-- EXTRACTED RECORDS start --

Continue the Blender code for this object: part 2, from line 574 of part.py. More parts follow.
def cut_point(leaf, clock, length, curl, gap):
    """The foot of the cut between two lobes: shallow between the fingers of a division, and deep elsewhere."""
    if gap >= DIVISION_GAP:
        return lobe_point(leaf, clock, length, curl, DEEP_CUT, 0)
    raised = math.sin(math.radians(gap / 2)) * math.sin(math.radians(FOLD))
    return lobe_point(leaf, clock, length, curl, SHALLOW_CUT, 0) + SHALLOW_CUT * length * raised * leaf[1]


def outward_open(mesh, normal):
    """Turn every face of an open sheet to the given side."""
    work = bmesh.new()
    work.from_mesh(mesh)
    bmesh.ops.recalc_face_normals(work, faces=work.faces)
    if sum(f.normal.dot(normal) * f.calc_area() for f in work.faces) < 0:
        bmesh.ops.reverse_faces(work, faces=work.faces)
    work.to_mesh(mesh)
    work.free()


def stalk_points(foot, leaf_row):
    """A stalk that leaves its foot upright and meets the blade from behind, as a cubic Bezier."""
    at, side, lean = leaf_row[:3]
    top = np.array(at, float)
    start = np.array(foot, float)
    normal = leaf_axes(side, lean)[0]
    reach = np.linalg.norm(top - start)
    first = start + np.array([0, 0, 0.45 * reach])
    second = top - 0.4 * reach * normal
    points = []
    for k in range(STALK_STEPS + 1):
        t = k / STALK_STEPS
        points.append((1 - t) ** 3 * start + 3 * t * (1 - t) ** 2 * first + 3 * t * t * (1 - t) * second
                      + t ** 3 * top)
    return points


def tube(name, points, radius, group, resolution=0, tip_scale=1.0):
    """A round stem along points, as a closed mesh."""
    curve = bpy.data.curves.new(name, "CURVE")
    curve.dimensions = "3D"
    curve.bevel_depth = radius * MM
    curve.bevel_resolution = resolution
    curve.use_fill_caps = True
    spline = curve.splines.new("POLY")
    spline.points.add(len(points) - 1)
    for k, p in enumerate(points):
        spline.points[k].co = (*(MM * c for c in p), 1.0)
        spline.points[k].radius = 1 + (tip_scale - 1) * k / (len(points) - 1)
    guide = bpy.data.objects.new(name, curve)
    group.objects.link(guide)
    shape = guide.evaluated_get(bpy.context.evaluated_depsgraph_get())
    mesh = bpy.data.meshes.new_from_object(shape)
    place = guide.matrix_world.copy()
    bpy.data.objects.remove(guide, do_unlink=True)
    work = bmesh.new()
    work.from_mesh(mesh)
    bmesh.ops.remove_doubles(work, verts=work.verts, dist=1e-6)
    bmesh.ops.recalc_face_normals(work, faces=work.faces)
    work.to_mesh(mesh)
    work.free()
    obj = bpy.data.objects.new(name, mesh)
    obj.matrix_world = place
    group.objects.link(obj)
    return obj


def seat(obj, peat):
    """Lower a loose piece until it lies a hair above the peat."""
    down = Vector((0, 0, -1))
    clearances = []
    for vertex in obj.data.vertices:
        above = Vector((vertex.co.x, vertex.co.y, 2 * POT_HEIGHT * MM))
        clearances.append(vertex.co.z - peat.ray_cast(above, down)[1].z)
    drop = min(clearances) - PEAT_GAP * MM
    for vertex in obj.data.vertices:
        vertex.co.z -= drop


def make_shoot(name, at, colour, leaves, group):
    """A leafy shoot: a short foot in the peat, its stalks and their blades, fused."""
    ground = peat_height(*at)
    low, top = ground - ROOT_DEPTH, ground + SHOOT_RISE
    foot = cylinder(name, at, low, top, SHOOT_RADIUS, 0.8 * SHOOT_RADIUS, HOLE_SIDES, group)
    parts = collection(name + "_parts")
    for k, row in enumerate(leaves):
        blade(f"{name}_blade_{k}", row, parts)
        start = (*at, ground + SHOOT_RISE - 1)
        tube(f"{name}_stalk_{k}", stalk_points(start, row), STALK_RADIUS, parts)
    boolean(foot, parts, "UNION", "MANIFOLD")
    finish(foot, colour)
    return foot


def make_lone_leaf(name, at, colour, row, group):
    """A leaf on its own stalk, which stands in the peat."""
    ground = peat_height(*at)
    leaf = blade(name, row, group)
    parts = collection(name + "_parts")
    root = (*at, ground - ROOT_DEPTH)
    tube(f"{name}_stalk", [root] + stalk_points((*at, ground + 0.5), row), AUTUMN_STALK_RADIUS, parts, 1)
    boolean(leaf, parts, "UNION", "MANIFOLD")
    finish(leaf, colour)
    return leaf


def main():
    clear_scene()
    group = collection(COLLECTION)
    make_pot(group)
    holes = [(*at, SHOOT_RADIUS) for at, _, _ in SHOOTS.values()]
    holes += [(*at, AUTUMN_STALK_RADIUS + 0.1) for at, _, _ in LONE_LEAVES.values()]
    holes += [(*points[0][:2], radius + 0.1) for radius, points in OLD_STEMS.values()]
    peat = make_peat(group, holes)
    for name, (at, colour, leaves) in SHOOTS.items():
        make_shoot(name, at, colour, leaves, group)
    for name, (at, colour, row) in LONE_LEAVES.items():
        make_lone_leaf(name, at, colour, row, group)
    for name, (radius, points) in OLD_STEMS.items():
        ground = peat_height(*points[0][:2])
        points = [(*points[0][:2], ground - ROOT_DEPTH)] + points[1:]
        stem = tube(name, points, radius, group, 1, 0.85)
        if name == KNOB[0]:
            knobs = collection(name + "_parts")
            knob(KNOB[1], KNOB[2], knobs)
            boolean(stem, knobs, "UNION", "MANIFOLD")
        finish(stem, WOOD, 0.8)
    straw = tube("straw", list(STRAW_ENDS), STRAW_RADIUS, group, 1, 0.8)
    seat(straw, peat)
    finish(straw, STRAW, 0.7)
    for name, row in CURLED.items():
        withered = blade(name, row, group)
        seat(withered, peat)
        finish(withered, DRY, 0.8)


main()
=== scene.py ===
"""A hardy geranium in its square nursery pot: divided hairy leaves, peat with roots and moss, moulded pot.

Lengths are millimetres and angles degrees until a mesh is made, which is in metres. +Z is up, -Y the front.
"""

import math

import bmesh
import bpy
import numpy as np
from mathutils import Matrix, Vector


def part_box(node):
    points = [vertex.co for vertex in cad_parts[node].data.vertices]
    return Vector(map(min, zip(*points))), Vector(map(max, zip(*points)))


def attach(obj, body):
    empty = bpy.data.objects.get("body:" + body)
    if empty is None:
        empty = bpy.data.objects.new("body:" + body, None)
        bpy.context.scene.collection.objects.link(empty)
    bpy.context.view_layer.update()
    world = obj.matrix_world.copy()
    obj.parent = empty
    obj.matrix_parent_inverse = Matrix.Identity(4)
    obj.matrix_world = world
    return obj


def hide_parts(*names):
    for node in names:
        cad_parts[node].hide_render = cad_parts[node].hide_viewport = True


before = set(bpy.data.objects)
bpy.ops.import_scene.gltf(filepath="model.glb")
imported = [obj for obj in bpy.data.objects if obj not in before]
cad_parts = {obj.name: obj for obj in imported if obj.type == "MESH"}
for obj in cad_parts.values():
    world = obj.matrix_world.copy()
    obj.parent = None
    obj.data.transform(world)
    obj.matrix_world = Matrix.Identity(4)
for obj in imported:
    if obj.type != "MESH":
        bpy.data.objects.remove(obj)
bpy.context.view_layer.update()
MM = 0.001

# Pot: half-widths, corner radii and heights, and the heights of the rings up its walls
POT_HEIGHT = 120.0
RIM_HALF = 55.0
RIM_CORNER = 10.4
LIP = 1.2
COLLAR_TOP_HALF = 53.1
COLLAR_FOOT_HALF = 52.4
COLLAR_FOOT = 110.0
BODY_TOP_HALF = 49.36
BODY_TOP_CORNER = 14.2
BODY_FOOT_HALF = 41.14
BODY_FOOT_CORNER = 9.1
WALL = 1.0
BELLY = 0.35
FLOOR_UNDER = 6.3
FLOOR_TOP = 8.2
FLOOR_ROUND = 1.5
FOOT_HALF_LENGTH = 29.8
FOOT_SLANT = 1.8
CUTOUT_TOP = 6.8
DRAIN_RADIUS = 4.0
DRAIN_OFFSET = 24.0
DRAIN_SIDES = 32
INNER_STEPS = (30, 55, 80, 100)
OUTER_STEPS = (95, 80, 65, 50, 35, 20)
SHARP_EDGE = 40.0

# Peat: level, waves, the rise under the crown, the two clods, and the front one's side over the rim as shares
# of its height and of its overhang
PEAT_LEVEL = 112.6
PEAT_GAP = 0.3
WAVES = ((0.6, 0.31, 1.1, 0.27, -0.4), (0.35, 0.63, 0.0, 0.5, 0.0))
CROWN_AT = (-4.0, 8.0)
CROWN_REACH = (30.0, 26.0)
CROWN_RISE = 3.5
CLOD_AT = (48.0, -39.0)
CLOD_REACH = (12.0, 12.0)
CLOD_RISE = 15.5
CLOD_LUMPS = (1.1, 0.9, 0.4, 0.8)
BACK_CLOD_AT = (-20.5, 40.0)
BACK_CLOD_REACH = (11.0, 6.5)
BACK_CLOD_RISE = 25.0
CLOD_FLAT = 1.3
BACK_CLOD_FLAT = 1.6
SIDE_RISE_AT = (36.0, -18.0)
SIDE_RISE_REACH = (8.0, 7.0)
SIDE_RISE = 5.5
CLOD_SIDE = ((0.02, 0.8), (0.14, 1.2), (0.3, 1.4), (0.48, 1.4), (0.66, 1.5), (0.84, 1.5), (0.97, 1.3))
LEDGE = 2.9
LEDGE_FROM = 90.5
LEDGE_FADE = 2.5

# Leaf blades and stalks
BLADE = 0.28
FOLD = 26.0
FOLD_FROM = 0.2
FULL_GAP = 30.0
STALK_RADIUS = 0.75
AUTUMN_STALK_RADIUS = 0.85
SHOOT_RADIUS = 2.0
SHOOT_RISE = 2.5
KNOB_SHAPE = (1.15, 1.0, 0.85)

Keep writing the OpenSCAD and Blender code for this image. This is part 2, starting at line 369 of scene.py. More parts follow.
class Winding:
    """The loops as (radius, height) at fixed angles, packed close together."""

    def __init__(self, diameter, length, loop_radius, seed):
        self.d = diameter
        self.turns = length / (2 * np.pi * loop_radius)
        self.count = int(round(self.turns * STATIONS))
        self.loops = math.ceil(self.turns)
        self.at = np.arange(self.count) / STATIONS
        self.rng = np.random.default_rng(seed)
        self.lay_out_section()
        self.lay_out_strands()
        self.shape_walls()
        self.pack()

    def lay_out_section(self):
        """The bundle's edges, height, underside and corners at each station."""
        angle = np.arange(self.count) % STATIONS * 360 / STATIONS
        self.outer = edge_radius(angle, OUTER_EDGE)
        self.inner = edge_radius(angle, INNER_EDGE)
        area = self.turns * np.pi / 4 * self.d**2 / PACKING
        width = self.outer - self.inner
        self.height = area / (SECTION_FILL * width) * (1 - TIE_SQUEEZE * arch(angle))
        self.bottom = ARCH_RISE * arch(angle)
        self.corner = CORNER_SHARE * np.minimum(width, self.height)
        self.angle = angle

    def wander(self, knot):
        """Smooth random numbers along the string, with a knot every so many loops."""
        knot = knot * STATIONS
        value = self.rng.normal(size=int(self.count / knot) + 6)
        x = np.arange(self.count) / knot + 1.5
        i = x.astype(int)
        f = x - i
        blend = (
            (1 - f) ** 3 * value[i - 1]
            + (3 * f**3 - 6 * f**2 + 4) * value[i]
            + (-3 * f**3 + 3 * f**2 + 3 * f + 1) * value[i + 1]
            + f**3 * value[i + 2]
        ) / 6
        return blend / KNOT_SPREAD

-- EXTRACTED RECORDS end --

### EXERCISE REQUIREMENTS
Print, unaltered, every line from the beginning of the material down to the line with "return lobe_point(leaf, clock, length, curl, SHALLOW_CUT, 0)".

### OUTPUT
Continue the Blender code for this object: part 2, from line 574 of part.py. More parts follow.
def cut_point(leaf, clock, length, curl, gap):
    """The foot of the cut between two lobes: shallow between the fingers of a division, and deep elsewhere."""
    if gap >= DIVISION_GAP:
        return lobe_point(leaf, clock, length, curl, DEEP_CUT, 0)
    raised = math.sin(math.radians(gap / 2)) * math.sin(math.radians(FOLD))
    return lobe_point(leaf, clock, length, curl, SHALLOW_CUT, 0) + SHALLOW_CUT * length * raised * leaf[1]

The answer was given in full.